Stated problem: Your task is to extract every line from the material below exactly.

Source excerpt:
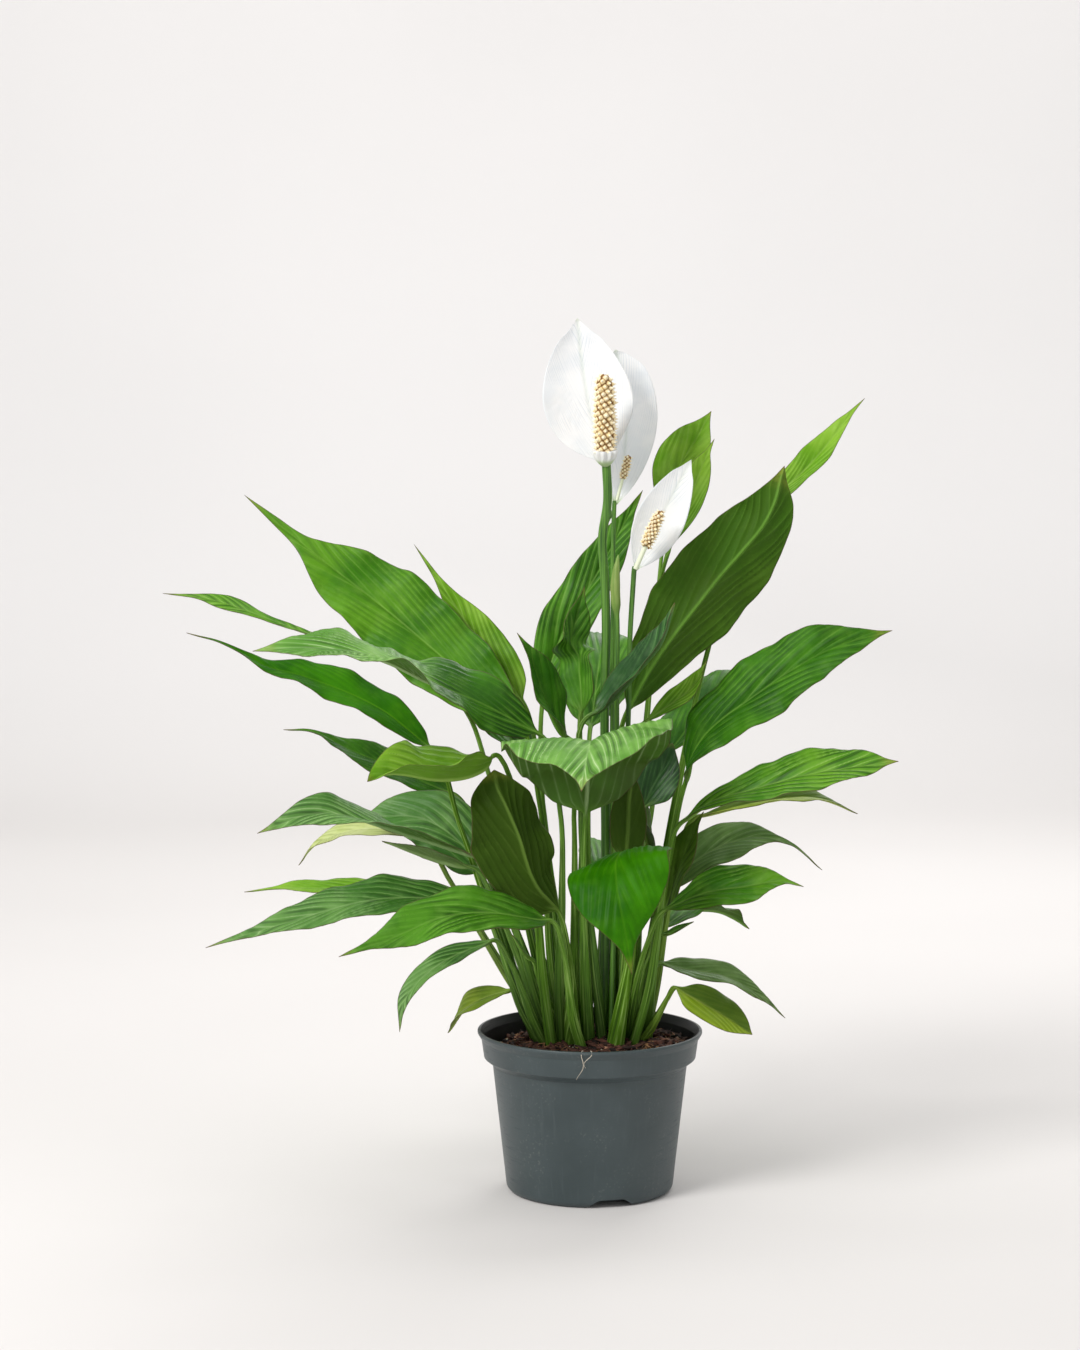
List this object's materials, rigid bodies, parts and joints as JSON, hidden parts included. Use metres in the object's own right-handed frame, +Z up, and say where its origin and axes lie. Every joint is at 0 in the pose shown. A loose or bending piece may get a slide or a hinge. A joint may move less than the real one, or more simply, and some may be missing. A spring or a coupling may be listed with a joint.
{
  "type": "potted peace lily",
  "caption": "Potted peace lily: arching clump of long-stalked lance-shaped leaves with white hooded flowers on tall stalks, in a round tapered nursery pot with a rim band.",
  "frame": {"origin": "centre of the pot's flat foot, on the surface it stands on", "axes": "+Z up; -Y is the front, the side where the two largest blades face; +X to the viewer's right"},
  "size_m": [0.58, 0.392, 0.673],
  "materials": {
    "pot_plastic": "satin injection-moulded polypropylene",
    "potting_mix": "damp peat and bark chips",
    "leaf_green": "satin, glossy on the upper face",
    "leaf_pale": "satin, yellow-green",
    "flower_stalk": "satin",
    "spathe_white": "soft, slightly translucent",
    "spadix_cream": "knobbly, matte",
    "flower_bud": "satin"
  },
  "bodies": {
    "root": {"pot": "pot_plastic", "potting_mix": "potting_mix", "leaf_left_crown": "leaf_green", "leaf_left_crown_rear": "leaf_green", "leaf_left_arching": "leaf_green", "leaf_left_bright": "leaf_green", "leaf_left_far_tip": "leaf_green", "leaf_left_dark": "leaf_green", "leaf_left_folded": "leaf_green", "leaf_left_bent": "leaf_green", "leaf_left_under": "leaf_green", "leaf_left_pale": "leaf_pale", "leaf_left_inner": "leaf_green", "leaf_left_low_rear": "leaf_green", "leaf_left_low": "leaf_green", "leaf_left_low_front": "leaf_green", "leaf_left_drooping": "leaf_green", "leaf_left_small": "leaf_pale", "leaf_left_tiny": "leaf_green", "leaf_front_broad": "leaf_green", "leaf_front_drooping": "leaf_green", "leaf_front_upright": "leaf_green", "leaf_middle_dark": "leaf_green", "leaf_middle_blue": "leaf_green", "leaf_middle_upright": "leaf_green", "leaf_middle_tall": "leaf_green", "leaf_middle_hanging": "leaf_green", "leaf_right_top_thin": "leaf_green", "leaf_right_top_folded": "leaf_green", "leaf_right_top_small": "leaf_green", "leaf_right_crown": "leaf_green", "leaf_right_sprig": "leaf_green", "leaf_right_large": "leaf_green", "leaf_right_wavy": "leaf_green", "leaf_right_hidden": "leaf_pale", "leaf_right_arching": "leaf_green", "leaf_right_striped": "leaf_green", "leaf_right_inner": "leaf_green", "leaf_right_grey": "leaf_green", "leaf_right_behind": "leaf_green", "leaf_right_low": "leaf_green", "leaf_right_yellow": "leaf_pale", "leaf_right_tiny": "leaf_green", "leaf_rear_left": "leaf_green", "leaf_rear_middle": "leaf_green", "leaf_rear_right": "leaf_green", "leaf_rear_low": "leaf_green", "leaf_rear_low_left": "leaf_green", "leaf_rear_low_right": "leaf_green", "flower_main_stalk": "flower_stalk", "flower_main_spathe": "spathe_white", "flower_main_spadix": "spadix_cream", "flower_rear_stalk": "flower_stalk", "flower_rear_spathe": "spathe_white", "flower_rear_spadix": "spadix_cream", "flower_low_stalk": "flower_stalk", "flower_low_spathe": "spathe_white", "flower_low_spadix": "spadix_cream", "flower_bud": "flower_bud"}
  },
  "joints": []
}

Solution below:
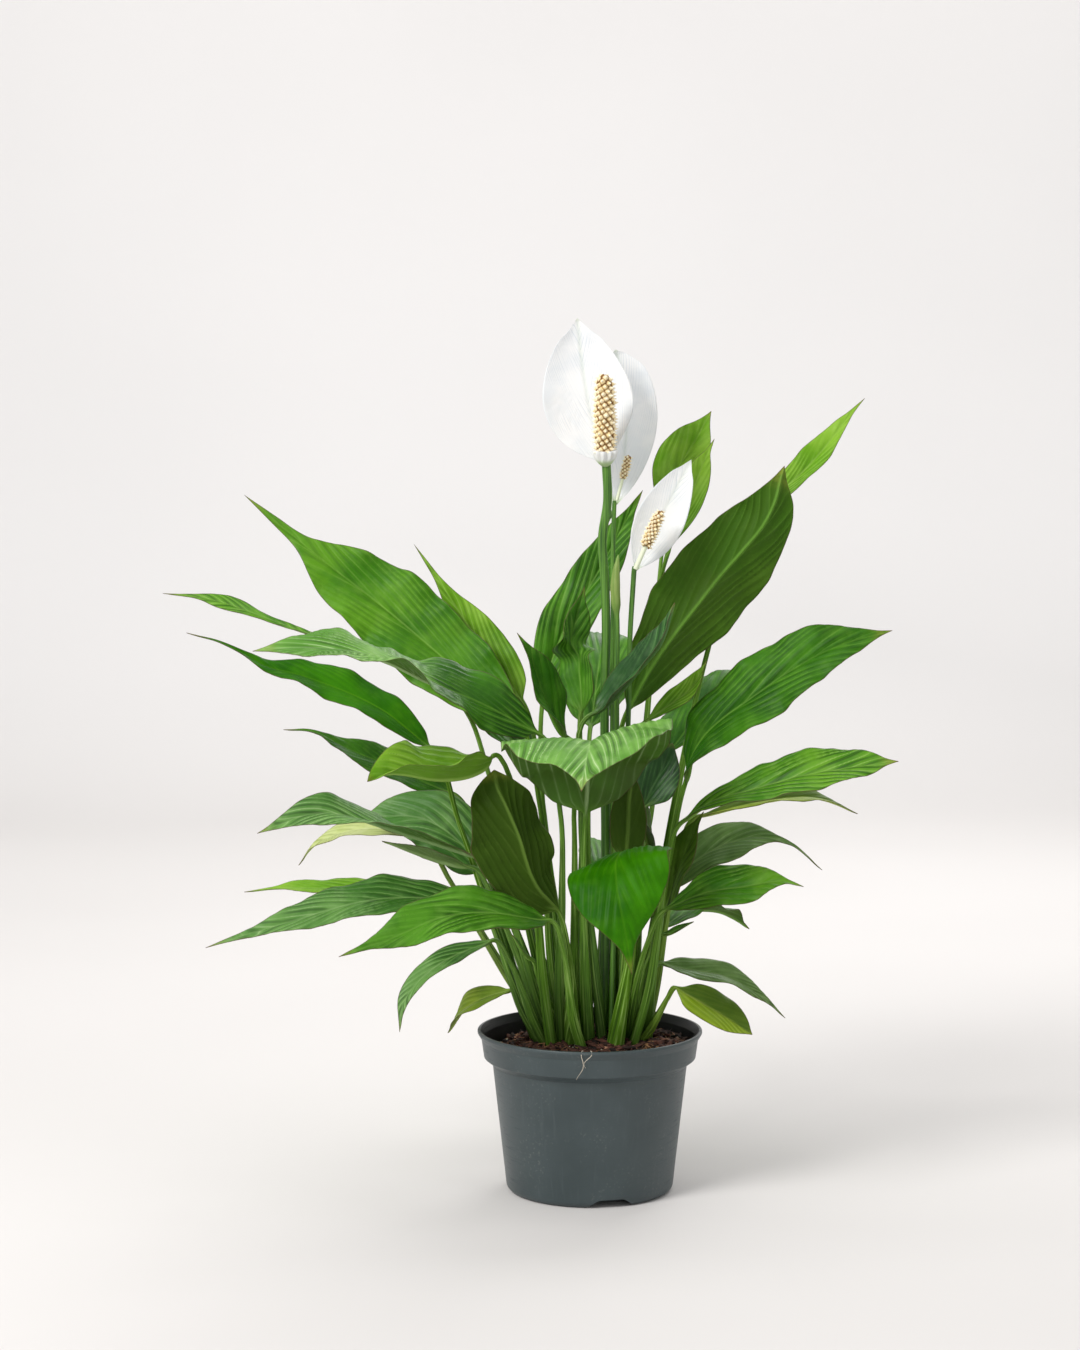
List this object's materials, rigid bodies, parts and joints as JSON, hidden parts included. Use metres in the object's own right-handed frame, +Z up, and say where its origin and axes lie. Every joint is at 0 in the pose shown. A loose or bending piece may get a slide or a hinge. A joint may move less than the real one, or more simply, and some may be missing. A spring or a coupling may be listed with a joint.
{
  "type": "potted peace lily",
  "caption": "Potted peace lily: arching clump of long-stalked lance-shaped leaves with white hooded flowers on tall stalks, in a round tapered nursery pot with a rim band.",
  "frame": {"origin": "centre of the pot's flat foot, on the surface it stands on", "axes": "+Z up; -Y is the front, the side where the two largest blades face; +X to the viewer's right"},
  "size_m": [0.58, 0.392, 0.673],
  "materials": {
    "pot_plastic": "satin injection-moulded polypropylene",
    "potting_mix": "damp peat and bark chips",
    "leaf_green": "satin, glossy on the upper face",
    "leaf_pale": "satin, yellow-green",
    "flower_stalk": "satin",
    "spathe_white": "soft, slightly translucent",
    "spadix_cream": "knobbly, matte",
    "flower_bud": "satin"
  },
  "bodies": {
    "root": {"pot": "pot_plastic", "potting_mix": "potting_mix", "leaf_left_crown": "leaf_green", "leaf_left_crown_rear": "leaf_green", "leaf_left_arching": "leaf_green", "leaf_left_bright": "leaf_green", "leaf_left_far_tip": "leaf_green", "leaf_left_dark": "leaf_green", "leaf_left_folded": "leaf_green", "leaf_left_bent": "leaf_green", "leaf_left_under": "leaf_green", "leaf_left_pale": "leaf_pale", "leaf_left_inner": "leaf_green", "leaf_left_low_rear": "leaf_green", "leaf_left_low": "leaf_green", "leaf_left_low_front": "leaf_green", "leaf_left_drooping": "leaf_green", "leaf_left_small": "leaf_pale", "leaf_left_tiny": "leaf_green", "leaf_front_broad": "leaf_green", "leaf_front_drooping": "leaf_green", "leaf_front_upright": "leaf_green", "leaf_middle_dark": "leaf_green", "leaf_middle_blue": "leaf_green", "leaf_middle_upright": "leaf_green", "leaf_middle_tall": "leaf_green", "leaf_middle_hanging": "leaf_green", "leaf_right_top_thin": "leaf_green", "leaf_right_top_folded": "leaf_green", "leaf_right_top_small": "leaf_green", "leaf_right_crown": "leaf_green", "leaf_right_sprig": "leaf_green", "leaf_right_large": "leaf_green", "leaf_right_wavy": "leaf_green", "leaf_right_hidden": "leaf_pale", "leaf_right_arching": "leaf_green", "leaf_right_striped": "leaf_green", "leaf_right_inner": "leaf_green", "leaf_right_grey": "leaf_green", "leaf_right_behind": "leaf_green", "leaf_right_low": "leaf_green", "leaf_right_yellow": "leaf_pale", "leaf_right_tiny": "leaf_green", "leaf_rear_left": "leaf_green", "leaf_rear_middle": "leaf_green", "leaf_rear_right": "leaf_green", "leaf_rear_low": "leaf_green", "leaf_rear_low_left": "leaf_green", "leaf_rear_low_right": "leaf_green", "flower_main_stalk": "flower_stalk", "flower_main_spathe": "spathe_white", "flower_main_spadix": "spadix_cream", "flower_rear_stalk": "flower_stalk", "flower_rear_spathe": "spathe_white", "flower_rear_spadix": "spadix_cream", "flower_low_stalk": "flower_stalk", "flower_low_spathe": "spathe_white", "flower_low_spadix": "spadix_cream", "flower_bud": "flower_bud"}
  },
  "joints": []
}